===== DATA TO USE

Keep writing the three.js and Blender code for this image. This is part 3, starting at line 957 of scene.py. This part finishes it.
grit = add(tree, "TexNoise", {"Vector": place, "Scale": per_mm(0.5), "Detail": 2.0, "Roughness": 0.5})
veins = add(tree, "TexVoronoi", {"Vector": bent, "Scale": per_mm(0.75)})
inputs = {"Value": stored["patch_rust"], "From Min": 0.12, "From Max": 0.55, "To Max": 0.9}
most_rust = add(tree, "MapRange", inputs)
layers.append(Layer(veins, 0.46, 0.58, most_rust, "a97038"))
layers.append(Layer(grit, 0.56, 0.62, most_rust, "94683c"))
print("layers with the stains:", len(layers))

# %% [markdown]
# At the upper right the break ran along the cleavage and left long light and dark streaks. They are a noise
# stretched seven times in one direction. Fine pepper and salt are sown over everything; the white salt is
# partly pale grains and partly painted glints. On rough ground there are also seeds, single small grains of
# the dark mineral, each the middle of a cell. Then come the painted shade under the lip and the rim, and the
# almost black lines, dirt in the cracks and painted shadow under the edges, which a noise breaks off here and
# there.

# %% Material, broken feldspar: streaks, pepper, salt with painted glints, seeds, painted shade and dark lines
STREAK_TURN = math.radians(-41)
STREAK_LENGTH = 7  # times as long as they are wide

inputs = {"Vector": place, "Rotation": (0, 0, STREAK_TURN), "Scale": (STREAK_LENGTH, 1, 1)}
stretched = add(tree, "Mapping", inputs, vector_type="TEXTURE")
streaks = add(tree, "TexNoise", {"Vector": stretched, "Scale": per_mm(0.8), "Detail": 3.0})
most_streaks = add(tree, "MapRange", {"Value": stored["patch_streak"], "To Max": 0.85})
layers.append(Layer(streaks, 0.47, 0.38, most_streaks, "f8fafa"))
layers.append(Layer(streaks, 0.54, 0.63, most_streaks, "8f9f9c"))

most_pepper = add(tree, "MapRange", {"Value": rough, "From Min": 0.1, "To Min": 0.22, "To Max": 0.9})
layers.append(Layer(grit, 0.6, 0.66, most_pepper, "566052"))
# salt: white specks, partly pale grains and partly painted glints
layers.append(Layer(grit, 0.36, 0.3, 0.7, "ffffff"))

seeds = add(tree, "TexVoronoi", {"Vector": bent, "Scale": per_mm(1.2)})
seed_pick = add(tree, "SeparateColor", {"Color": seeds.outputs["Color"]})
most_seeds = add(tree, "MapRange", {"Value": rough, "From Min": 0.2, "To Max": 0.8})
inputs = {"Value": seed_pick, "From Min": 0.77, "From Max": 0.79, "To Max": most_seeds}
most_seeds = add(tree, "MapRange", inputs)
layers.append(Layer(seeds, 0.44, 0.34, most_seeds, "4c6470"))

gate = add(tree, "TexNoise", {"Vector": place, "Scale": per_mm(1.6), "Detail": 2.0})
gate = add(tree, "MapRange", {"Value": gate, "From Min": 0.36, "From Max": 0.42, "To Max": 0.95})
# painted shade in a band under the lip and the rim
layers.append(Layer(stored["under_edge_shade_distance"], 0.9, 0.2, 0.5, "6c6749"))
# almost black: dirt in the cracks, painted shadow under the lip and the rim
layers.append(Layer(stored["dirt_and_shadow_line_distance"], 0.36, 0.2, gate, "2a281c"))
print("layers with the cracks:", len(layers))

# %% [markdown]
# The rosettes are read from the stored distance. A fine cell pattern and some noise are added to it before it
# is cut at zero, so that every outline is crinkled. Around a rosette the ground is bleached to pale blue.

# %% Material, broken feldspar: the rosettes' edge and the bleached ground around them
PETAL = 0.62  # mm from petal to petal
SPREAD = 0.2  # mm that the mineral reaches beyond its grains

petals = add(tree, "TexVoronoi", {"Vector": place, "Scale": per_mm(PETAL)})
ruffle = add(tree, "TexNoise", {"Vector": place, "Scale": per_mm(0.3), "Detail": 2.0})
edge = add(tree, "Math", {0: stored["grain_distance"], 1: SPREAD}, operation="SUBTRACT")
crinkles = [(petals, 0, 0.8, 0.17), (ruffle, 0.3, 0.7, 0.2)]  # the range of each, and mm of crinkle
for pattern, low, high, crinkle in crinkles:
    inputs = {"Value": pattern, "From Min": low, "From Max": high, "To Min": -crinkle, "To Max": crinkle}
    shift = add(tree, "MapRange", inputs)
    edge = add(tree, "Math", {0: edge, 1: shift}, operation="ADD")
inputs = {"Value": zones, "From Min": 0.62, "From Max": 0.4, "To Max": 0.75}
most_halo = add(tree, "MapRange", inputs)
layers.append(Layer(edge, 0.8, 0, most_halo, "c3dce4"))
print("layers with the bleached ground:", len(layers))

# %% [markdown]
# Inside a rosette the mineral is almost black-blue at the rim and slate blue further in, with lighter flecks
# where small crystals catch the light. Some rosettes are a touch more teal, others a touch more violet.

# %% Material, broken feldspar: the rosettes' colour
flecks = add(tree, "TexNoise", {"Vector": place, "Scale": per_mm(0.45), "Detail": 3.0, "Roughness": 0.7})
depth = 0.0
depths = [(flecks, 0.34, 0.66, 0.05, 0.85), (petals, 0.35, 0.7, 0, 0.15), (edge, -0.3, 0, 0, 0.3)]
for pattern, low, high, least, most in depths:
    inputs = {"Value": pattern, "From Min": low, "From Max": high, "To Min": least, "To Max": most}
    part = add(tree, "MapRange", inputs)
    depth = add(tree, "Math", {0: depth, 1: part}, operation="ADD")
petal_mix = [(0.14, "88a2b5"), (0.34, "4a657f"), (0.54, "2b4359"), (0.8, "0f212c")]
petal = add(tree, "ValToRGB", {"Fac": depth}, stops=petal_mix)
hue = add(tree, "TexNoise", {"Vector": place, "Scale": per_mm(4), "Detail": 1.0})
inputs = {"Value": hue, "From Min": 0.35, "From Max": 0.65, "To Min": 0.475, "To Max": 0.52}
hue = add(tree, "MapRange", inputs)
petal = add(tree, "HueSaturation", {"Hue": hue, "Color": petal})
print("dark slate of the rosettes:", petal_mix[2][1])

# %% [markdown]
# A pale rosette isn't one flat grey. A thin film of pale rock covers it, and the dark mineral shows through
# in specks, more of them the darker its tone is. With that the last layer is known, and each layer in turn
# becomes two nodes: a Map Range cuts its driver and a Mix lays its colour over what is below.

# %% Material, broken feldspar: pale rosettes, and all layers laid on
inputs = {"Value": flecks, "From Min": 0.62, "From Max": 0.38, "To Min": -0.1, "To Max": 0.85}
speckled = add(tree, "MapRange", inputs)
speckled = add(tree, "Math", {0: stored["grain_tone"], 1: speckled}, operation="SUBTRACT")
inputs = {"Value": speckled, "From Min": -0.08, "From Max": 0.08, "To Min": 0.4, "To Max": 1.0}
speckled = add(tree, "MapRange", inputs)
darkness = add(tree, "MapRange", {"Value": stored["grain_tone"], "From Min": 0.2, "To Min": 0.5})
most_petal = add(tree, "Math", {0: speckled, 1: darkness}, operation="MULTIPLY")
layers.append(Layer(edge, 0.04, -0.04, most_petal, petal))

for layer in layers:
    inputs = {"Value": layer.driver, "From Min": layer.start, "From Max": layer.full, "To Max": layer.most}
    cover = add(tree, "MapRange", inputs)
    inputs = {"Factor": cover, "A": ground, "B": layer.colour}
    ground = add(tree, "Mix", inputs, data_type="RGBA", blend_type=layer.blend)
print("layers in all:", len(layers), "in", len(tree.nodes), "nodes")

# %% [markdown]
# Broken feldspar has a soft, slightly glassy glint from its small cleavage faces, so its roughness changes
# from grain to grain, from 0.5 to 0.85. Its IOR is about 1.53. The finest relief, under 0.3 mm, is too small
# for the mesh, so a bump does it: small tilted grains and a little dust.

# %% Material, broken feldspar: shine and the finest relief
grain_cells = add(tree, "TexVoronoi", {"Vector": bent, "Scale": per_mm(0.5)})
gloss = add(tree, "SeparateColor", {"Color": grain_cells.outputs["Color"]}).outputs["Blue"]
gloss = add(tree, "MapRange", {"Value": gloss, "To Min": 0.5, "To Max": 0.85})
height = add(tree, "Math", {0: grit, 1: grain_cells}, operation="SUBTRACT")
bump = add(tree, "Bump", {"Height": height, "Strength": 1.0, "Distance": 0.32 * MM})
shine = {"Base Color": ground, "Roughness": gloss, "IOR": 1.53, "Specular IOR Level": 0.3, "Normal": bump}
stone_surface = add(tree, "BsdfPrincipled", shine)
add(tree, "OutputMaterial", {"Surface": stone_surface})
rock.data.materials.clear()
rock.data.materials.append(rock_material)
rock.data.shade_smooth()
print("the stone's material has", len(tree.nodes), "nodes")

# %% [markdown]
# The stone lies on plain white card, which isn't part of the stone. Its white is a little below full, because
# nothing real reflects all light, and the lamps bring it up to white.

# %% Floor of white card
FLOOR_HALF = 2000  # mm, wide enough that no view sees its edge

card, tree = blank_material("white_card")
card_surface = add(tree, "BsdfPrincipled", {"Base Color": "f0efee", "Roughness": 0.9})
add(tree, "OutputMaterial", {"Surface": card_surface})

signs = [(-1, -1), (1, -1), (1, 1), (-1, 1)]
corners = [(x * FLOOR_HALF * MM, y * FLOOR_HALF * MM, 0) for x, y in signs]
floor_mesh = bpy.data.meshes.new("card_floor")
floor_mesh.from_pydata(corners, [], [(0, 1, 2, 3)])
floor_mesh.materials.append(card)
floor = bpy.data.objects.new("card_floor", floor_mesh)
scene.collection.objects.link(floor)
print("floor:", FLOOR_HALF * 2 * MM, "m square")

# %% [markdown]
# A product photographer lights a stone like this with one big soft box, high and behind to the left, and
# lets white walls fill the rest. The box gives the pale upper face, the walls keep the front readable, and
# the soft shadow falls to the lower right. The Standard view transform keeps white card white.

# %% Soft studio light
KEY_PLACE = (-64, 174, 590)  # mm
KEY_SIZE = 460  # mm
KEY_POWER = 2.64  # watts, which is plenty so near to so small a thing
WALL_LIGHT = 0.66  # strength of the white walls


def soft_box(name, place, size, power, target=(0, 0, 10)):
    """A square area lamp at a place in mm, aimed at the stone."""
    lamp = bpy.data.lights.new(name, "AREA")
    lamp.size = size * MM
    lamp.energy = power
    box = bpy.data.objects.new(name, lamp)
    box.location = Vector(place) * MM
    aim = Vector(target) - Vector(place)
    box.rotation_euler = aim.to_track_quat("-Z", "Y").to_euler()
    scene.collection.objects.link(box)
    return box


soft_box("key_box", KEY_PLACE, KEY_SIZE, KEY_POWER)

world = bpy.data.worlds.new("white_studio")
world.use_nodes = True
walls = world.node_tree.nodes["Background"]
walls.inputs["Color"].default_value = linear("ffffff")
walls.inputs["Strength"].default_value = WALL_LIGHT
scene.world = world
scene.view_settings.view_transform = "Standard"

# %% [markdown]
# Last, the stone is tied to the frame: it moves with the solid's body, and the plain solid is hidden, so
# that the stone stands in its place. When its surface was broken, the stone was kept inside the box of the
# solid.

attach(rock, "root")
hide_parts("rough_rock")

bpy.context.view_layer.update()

==========
===== DATA TO USE

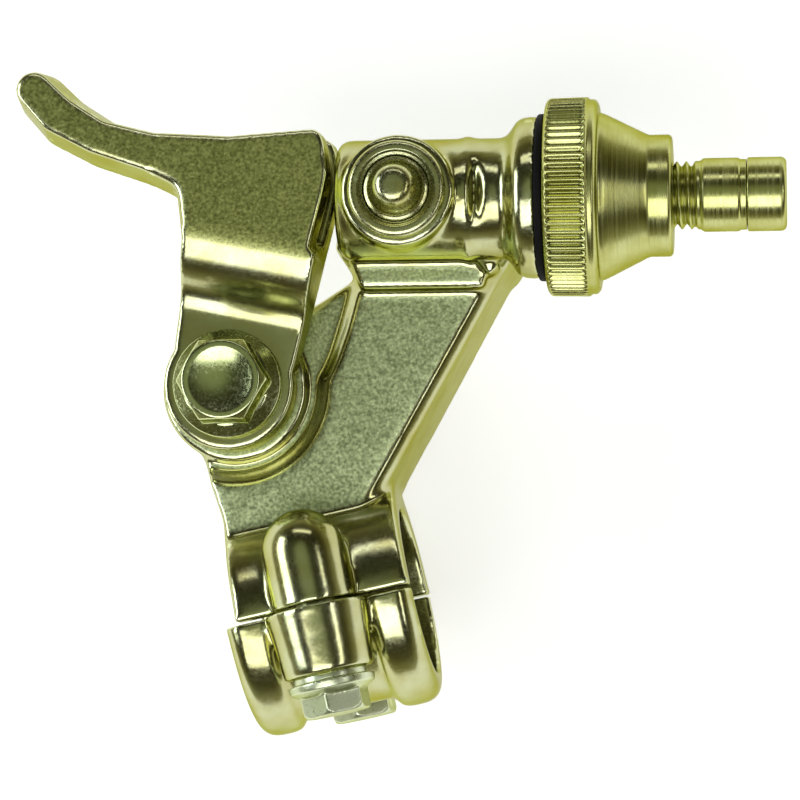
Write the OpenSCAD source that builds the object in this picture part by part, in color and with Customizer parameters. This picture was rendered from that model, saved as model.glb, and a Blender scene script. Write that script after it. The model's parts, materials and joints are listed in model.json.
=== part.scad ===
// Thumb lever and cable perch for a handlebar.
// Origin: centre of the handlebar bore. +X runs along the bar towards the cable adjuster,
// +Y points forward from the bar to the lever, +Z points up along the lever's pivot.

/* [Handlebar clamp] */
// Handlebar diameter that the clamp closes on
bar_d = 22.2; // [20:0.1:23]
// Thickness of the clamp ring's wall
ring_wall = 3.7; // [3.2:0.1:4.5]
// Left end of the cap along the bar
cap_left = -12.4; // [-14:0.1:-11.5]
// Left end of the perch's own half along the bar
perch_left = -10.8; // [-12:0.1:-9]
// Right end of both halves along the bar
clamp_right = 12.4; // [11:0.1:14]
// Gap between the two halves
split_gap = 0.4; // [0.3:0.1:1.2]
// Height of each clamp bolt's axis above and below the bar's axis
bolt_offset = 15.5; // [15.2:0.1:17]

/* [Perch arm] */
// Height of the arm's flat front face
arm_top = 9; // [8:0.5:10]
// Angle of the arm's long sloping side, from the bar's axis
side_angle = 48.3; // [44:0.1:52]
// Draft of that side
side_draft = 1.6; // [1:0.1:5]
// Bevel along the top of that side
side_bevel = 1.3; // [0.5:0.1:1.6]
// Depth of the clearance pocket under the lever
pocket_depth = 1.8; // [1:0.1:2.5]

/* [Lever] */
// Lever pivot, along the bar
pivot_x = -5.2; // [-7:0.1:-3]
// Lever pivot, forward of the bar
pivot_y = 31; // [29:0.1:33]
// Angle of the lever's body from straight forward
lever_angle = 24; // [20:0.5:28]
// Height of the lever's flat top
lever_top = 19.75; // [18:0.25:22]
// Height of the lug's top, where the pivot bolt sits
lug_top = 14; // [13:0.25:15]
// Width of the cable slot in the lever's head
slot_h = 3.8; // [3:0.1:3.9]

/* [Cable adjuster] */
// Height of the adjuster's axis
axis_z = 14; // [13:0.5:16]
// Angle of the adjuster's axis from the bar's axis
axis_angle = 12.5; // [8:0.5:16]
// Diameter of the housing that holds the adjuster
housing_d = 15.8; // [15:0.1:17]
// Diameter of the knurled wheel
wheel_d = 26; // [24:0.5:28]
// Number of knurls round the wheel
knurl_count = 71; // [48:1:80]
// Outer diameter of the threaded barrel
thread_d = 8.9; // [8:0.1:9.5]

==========
===== DATA TO USE

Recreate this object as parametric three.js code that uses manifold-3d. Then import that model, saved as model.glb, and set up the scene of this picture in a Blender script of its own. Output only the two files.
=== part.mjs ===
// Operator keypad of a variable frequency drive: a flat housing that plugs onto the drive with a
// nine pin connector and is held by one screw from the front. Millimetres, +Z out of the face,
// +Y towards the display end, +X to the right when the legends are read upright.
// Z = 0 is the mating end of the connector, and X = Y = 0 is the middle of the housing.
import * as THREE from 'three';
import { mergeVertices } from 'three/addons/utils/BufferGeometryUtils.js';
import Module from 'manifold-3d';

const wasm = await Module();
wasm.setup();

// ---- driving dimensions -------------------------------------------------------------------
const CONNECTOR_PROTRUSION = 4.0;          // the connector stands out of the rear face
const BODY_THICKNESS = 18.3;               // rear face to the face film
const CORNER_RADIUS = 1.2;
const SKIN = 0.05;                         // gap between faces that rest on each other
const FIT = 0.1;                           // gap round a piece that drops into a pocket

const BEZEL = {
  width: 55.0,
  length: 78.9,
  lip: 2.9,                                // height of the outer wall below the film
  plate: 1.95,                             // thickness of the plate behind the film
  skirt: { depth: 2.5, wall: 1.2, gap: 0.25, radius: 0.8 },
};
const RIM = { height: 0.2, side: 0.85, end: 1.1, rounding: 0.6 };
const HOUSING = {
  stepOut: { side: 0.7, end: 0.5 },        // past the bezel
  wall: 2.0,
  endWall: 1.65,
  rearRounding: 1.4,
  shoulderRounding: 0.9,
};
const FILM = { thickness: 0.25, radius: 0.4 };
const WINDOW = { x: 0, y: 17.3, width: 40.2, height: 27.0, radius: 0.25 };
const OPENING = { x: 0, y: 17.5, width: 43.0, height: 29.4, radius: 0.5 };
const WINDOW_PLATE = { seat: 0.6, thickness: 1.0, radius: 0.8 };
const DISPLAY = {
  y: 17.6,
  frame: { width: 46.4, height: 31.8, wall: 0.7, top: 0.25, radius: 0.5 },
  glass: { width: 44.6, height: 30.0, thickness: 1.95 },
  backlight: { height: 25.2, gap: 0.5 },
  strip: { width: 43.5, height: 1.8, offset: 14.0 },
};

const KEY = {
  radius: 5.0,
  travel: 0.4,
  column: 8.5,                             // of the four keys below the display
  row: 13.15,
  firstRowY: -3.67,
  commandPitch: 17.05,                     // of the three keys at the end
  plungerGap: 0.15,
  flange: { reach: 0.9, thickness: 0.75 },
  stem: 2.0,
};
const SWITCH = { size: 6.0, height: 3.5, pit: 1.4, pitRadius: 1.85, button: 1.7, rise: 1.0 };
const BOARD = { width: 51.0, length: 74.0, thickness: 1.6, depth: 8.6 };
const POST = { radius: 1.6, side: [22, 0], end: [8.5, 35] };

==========

EXERCISE AIM » Out of the data above, set down the lines from the one with "Recreate this object" to the one with "wasm.setup();", both included, exactly as written and with no additions.

SOLVED EXERCISE »
Recreate this object as parametric three.js code that uses manifold-3d. Then import that model, saved as model.glb, and set up the scene of this picture in a Blender script of its own. Output only the two files.
=== part.mjs ===
// Operator keypad of a variable frequency drive: a flat housing that plugs onto the drive with a
// nine pin connector and is held by one screw from the front. Millimetres, +Z out of the face,
// +Y towards the display end, +X to the right when the legends are read upright.
// Z = 0 is the mating end of the connector, and X = Y = 0 is the middle of the housing.
import * as THREE from 'three';
import { mergeVertices } from 'three/addons/utils/BufferGeometryUtils.js';
import Module from 'manifold-3d';

const wasm = await Module();
wasm.setup();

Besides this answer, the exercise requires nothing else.